**What to produce:** Copy each line of the listing below exactly.

==================================================

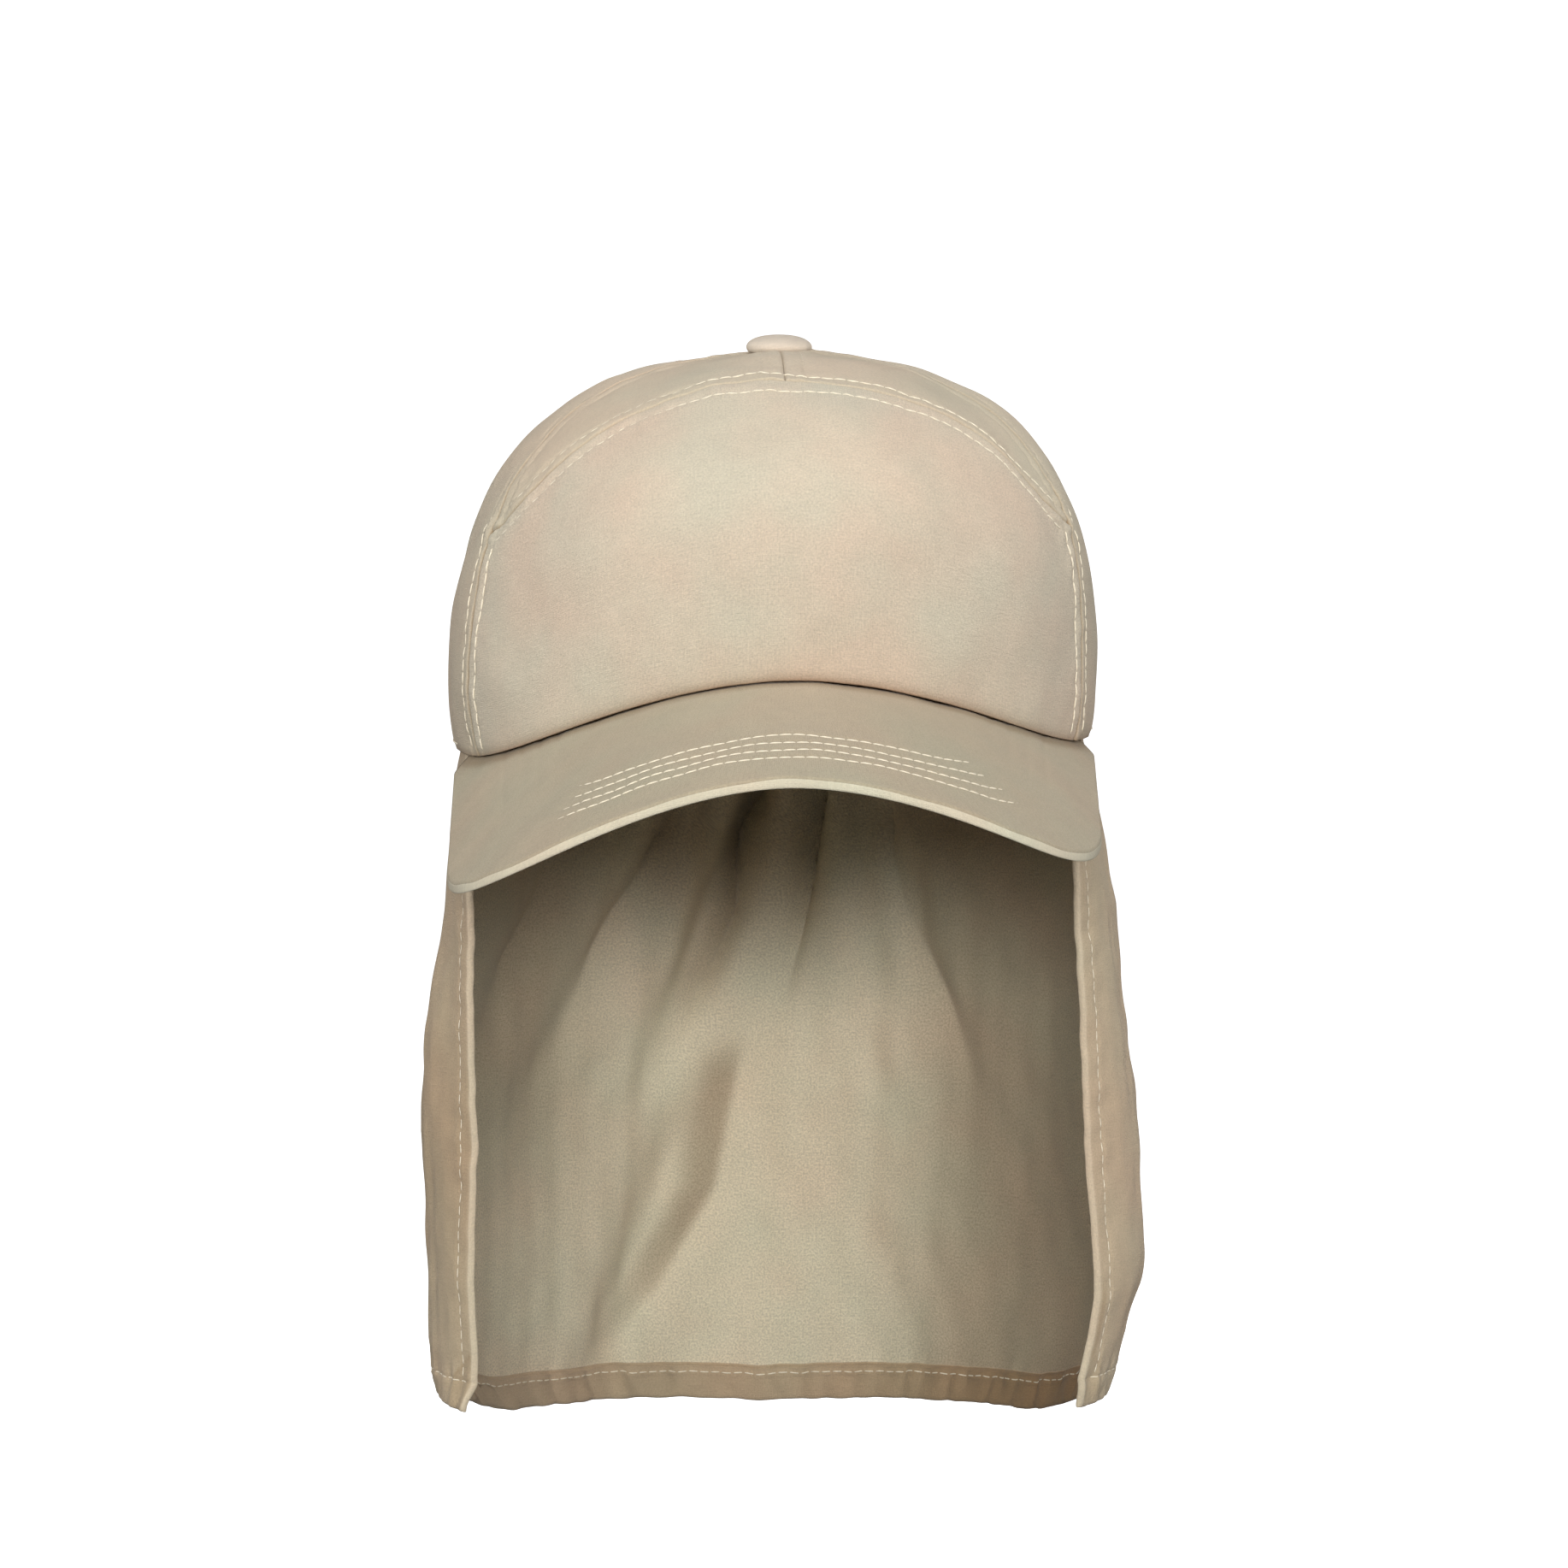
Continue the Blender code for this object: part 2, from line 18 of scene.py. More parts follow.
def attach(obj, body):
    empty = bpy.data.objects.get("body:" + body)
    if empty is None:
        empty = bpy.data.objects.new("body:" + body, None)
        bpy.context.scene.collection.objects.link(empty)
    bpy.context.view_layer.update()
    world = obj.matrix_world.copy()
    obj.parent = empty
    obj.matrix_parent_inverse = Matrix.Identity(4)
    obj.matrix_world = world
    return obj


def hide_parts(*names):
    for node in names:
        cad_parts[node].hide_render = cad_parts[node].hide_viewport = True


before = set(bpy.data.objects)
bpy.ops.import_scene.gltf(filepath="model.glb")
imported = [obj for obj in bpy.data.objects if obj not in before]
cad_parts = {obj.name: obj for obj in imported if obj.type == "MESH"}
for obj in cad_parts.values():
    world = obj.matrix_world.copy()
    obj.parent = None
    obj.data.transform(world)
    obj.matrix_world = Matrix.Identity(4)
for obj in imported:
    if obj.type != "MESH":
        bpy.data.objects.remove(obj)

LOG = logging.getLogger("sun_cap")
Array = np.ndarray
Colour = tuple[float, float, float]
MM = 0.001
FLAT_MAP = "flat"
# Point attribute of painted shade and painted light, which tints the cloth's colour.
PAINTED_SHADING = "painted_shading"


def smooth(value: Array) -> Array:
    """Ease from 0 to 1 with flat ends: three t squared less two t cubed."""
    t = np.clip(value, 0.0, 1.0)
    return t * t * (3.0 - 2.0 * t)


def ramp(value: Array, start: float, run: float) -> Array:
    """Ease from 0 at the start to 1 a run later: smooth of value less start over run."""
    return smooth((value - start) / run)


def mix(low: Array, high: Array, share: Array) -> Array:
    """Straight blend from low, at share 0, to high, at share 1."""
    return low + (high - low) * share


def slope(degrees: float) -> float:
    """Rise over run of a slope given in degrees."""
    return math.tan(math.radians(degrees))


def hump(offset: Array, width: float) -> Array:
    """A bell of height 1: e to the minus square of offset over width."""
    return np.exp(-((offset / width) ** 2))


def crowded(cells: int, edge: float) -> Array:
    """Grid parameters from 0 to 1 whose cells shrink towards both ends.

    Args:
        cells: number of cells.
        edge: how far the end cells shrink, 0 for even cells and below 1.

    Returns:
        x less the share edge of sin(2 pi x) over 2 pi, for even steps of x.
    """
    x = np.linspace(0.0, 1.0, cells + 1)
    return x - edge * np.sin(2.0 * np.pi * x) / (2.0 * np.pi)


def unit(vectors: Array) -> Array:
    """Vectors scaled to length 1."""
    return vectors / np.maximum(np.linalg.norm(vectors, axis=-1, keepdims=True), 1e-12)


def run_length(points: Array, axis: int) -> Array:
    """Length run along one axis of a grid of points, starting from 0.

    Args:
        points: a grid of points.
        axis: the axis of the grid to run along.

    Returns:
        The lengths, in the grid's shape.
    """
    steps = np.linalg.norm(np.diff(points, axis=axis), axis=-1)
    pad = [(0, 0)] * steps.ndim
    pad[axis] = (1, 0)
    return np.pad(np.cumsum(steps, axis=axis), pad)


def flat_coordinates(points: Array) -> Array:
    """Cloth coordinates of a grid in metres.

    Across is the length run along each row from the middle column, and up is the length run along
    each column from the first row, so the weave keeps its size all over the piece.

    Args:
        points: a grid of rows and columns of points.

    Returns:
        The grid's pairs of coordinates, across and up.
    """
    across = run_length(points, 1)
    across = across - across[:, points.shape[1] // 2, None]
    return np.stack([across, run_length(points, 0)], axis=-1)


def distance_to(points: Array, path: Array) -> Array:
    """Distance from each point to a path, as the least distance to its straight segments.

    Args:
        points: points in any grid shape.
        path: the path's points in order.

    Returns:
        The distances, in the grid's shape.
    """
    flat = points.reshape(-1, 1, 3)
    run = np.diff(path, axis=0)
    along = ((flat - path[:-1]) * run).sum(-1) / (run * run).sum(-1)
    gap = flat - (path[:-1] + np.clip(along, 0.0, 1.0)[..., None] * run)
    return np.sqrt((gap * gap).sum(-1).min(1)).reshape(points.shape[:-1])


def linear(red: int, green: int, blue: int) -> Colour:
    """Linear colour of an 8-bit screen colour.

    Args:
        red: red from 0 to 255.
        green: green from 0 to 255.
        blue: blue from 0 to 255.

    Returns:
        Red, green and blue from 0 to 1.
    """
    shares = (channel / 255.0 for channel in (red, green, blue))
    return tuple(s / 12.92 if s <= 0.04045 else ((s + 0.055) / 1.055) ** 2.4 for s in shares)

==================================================

**Written reply:**
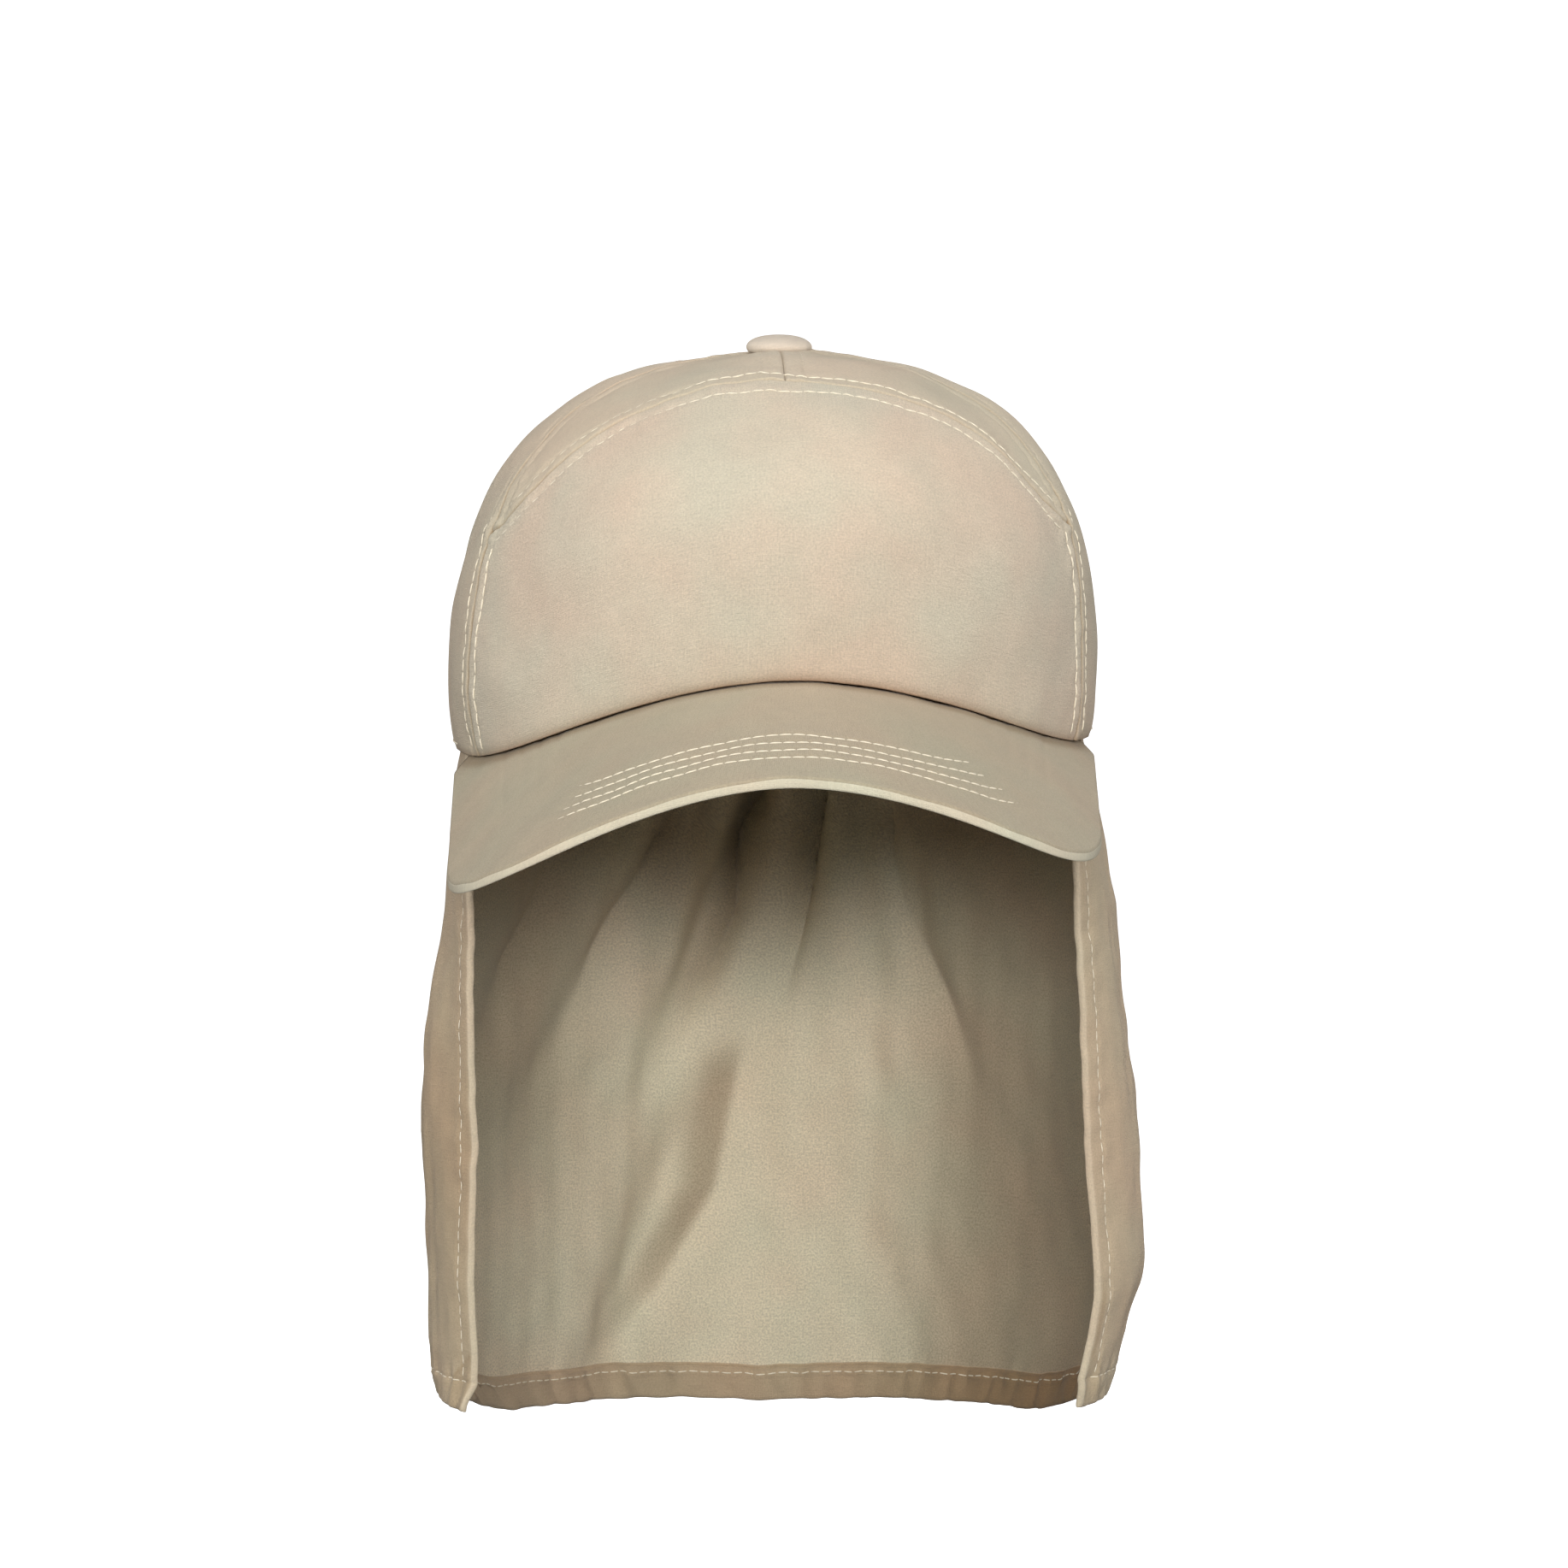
Continue the Blender code for this object: part 2, from line 18 of scene.py. More parts follow.
def attach(obj, body):
    empty = bpy.data.objects.get("body:" + body)
    if empty is None:
        empty = bpy.data.objects.new("body:" + body, None)
        bpy.context.scene.collection.objects.link(empty)
    bpy.context.view_layer.update()
    world = obj.matrix_world.copy()
    obj.parent = empty
    obj.matrix_parent_inverse = Matrix.Identity(4)
    obj.matrix_world = world
    return obj


def hide_parts(*names):
    for node in names:
        cad_parts[node].hide_render = cad_parts[node].hide_viewport = True


before = set(bpy.data.objects)
bpy.ops.import_scene.gltf(filepath="model.glb")
imported = [obj for obj in bpy.data.objects if obj not in before]
cad_parts = {obj.name: obj for obj in imported if obj.type == "MESH"}
for obj in cad_parts.values():
    world = obj.matrix_world.copy()
    obj.parent = None
    obj.data.transform(world)
    obj.matrix_world = Matrix.Identity(4)
for obj in imported:
    if obj.type != "MESH":
        bpy.data.objects.remove(obj)

LOG = logging.getLogger("sun_cap")
Array = np.ndarray
Colour = tuple[float, float, float]
MM = 0.001
FLAT_MAP = "flat"
# Point attribute of painted shade and painted light, which tints the cloth's colour.
PAINTED_SHADING = "painted_shading"


def smooth(value: Array) -> Array:
    """Ease from 0 to 1 with flat ends: three t squared less two t cubed."""
    t = np.clip(value, 0.0, 1.0)
    return t * t * (3.0 - 2.0 * t)


def ramp(value: Array, start: float, run: float) -> Array:
    """Ease from 0 at the start to 1 a run later: smooth of value less start over run."""
    return smooth((value - start) / run)


def mix(low: Array, high: Array, share: Array) -> Array:
    """Straight blend from low, at share 0, to high, at share 1."""
    return low + (high - low) * share


def slope(degrees: float) -> float:
    """Rise over run of a slope given in degrees."""
    return math.tan(math.radians(degrees))


def hump(offset: Array, width: float) -> Array:
    """A bell of height 1: e to the minus square of offset over width."""
    return np.exp(-((offset / width) ** 2))


def crowded(cells: int, edge: float) -> Array:
    """Grid parameters from 0 to 1 whose cells shrink towards both ends.

    Args:
        cells: number of cells.
        edge: how far the end cells shrink, 0 for even cells and below 1.

    Returns:
        x less the share edge of sin(2 pi x) over 2 pi, for even steps of x.
    """
    x = np.linspace(0.0, 1.0, cells + 1)
    return x - edge * np.sin(2.0 * np.pi * x) / (2.0 * np.pi)


def unit(vectors: Array) -> Array:
    """Vectors scaled to length 1."""
    return vectors / np.maximum(np.linalg.norm(vectors, axis=-1, keepdims=True), 1e-12)


def run_length(points: Array, axis: int) -> Array:
    """Length run along one axis of a grid of points, starting from 0.

    Args:
        points: a grid of points.
        axis: the axis of the grid to run along.

    Returns:
        The lengths, in the grid's shape.
    """
    steps = np.linalg.norm(np.diff(points, axis=axis), axis=-1)
    pad = [(0, 0)] * steps.ndim
    pad[axis] = (1, 0)
    return np.pad(np.cumsum(steps, axis=axis), pad)


def flat_coordinates(points: Array) -> Array:
    """Cloth coordinates of a grid in metres.

    Across is the length run along each row from the middle column, and up is the length run along
    each column from the first row, so the weave keeps its size all over the piece.

    Args:
        points: a grid of rows and columns of points.

    Returns:
        The grid's pairs of coordinates, across and up.
    """
    across = run_length(points, 1)
    across = across - across[:, points.shape[1] // 2, None]
    return np.stack([across, run_length(points, 0)], axis=-1)


def distance_to(points: Array, path: Array) -> Array:
    """Distance from each point to a path, as the least distance to its straight segments.

    Args:
        points: points in any grid shape.
        path: the path's points in order.

    Returns:
        The distances, in the grid's shape.
    """
    flat = points.reshape(-1, 1, 3)
    run = np.diff(path, axis=0)
    along = ((flat - path[:-1]) * run).sum(-1) / (run * run).sum(-1)
    gap = flat - (path[:-1] + np.clip(along, 0.0, 1.0)[..., None] * run)
    return np.sqrt((gap * gap).sum(-1).min(1)).reshape(points.shape[:-1])


def linear(red: int, green: int, blue: int) -> Colour:
    """Linear colour of an 8-bit screen colour.

    Args:
        red: red from 0 to 255.
        green: green from 0 to 255.
        blue: blue from 0 to 255.

    Returns:
        Red, green and blue from 0 to 1.
    """
    shares = (channel / 255.0 for channel in (red, green, blue))
    return tuple(s / 12.92 if s <= 0.04045 else ((s + 0.055) / 1.055) ** 2.4 for s in shares)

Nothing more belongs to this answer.